„So nicht, Herr Ramsauer!“

 

Weniger Geld aus Berlin für den Straßenbau – Politiker vom See kritisieren Kürzungen

 

Friedrichshafen / sz (flo/poi/af) - Was herrschte am See für eine Euphorie, nachdem die Landesregierung am 18. Juni die Prioritätenliste für baureife Straßenprojekte vorgelegt hatte. Von allen Straßenbauvorhaben in Baden-Württemberg, entschied das Verkehrsministerium, sei das Häfler Teilstück der B31 am dringlichsten. Es wurde sogar ein Spatenstich für 2014 in Aussicht gestellt. „Heute ist ein richtig guter Tag für die Region“, freute sich Martin Hahn, der Landtagsabgeordnete der Grünen. „Dafür haben wir jahrelang gekämpft“, betonte der CDU-Landtagsabgeordnete Ulrich Müller. „Stuttgart ist immer eine Reise wert“, frohlockte der Häfler Oberbürgermeister Andreas Brand, der zum Straßengipfel gereist war.

Zweieihalb Monate später ist die Champagnerlaune verflogen. Der Grund: Ein Brief von Bundesverkehrsminister Peter Ramsauer, in dem er seinem Stuttgarter Kollegen Winfried Hermann mitteilt, dass es künftig weniger Geld für den Straßenbau in Baden-Württemberg gibt. Einen Start der fünf wichtigsten Projekte im Jahr 2014 – darunter die B31-neu – könne er „bei der derzeitigen Finanzplanung nicht bestätigen“.

Winfried Hermann reagierte verblüfft und stellte in seiner Antwort klar, dass sich sein Haus bei der Bedarfsplanung an den Investitionssummen der vergangenen zehn Jahre orientiert habe – an zirka 230 Millionen Euro, die jeweils aus Berlin überwiesen worden seien. Nun, klagt Hermann, habe Berlin „eine drastische Verringerung der Mittel“ angekündigt: 2013 auf 108 Millionen Euro, 2014 auf 65 Millionen Euro, 2015 auf 56 Millionen Euro und 2016 auf 61 Millionen Euro. Hermann findet die Reduzierung „nicht vertretbar“.

 

Weniger zurückhaltend drückt sich sein Parteifreund Martin Hahn aus: „Ich empfinde es als einen Skandal, was da passiert.“ Der Landtagsabgeordnete vermutet ein parteipolitisches Manöver des CSU-Manns Ramsauer gegen das grün-rot regierte Baden-Württemberg.

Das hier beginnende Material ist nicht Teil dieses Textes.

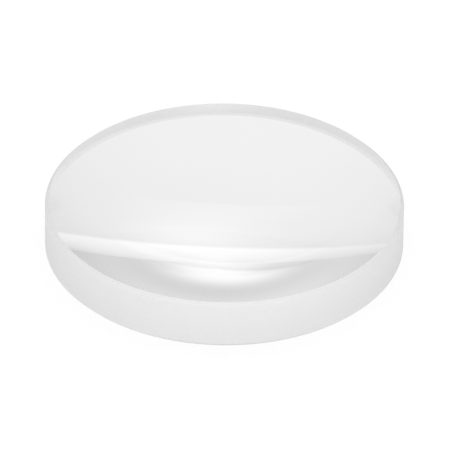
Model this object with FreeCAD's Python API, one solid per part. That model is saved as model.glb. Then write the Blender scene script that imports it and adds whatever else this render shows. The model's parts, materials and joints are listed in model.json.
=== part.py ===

Wenn der Bund die Straßenbaumittel für das Land tatsächlich kürzt, wäre das für den Häfler OB „ein Affront“. Wobei seine Betonung auf dem Wörtchen „wenn“ liegt. Denn jetzt gelte es erst einmal, die Faktenlage genau zu prüfen. Würde es am Ende dabei bleiben, was sich im Briefwechsel zwischen Ramsauer und Herrmann andeutet, ist Andreas Brands Urteil allerdings eindeutig: „Das wäre in höchstem Maße unverantwortlich. Der Bundesverkehrsminister würde ganz Baden-Württemberg am ausgestreckten Arm verhungern lassen. Das kann’s nicht sein. So nicht, Herr Ramsauer!“

(Erschienen: 31.08.2012 10:00)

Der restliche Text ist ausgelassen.